Corporate and world economic news

Economic data

Orders on hand in the German industry continued to rise in September and reached a new record level. Compared to the month of August, it increased by 2.4 per cent, as reported by the Federal Statistical Office (Destatis). Highs had already been marked in June, July and August. The order backlog has risen steadily since June 2020 and in September 2021 reached its highest level since the statistics were incepted in January 2015. Open orders from the domestic market rose by 1.2 per cent and those from abroad by 3.1 per cent in September. New orders have developed more strongly than the turnover in recent months. This means that the companies received more new orders than they were able to process. A major reason for the high order backlog is likely to be supply bottlenecks for intermediate products.

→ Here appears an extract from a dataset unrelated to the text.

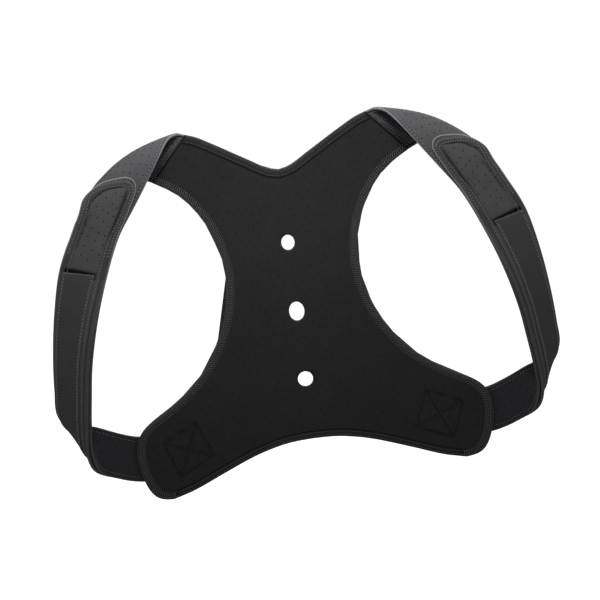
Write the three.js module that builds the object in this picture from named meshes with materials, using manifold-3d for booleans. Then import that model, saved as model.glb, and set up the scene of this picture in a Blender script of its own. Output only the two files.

The strongest increase in consumer prices in 10 years brings an interest rate hike in the UK closer. Prices rose by 4.2 per cent in October compared to the same month last year, as the statistics office announced in London on Wednesday. This means that the upward trend has accelerated considerably: Inflation had stood at 3.1 per cent in September. Economists polled by Reuters had expected a further rise, but only to 3.9 per cent. “The greatest upward pressure came from electricity, gas and other fuels,” the statisticians said, explaining the development.

Inflation in Austria climbed to its highest level in 13 years in October. Price surges for fuel and heating oil drove the inflation rate to 3.7 per cent, as Statistics Austria reported on Wednesday. In September, inflation was at 3.3 per cent.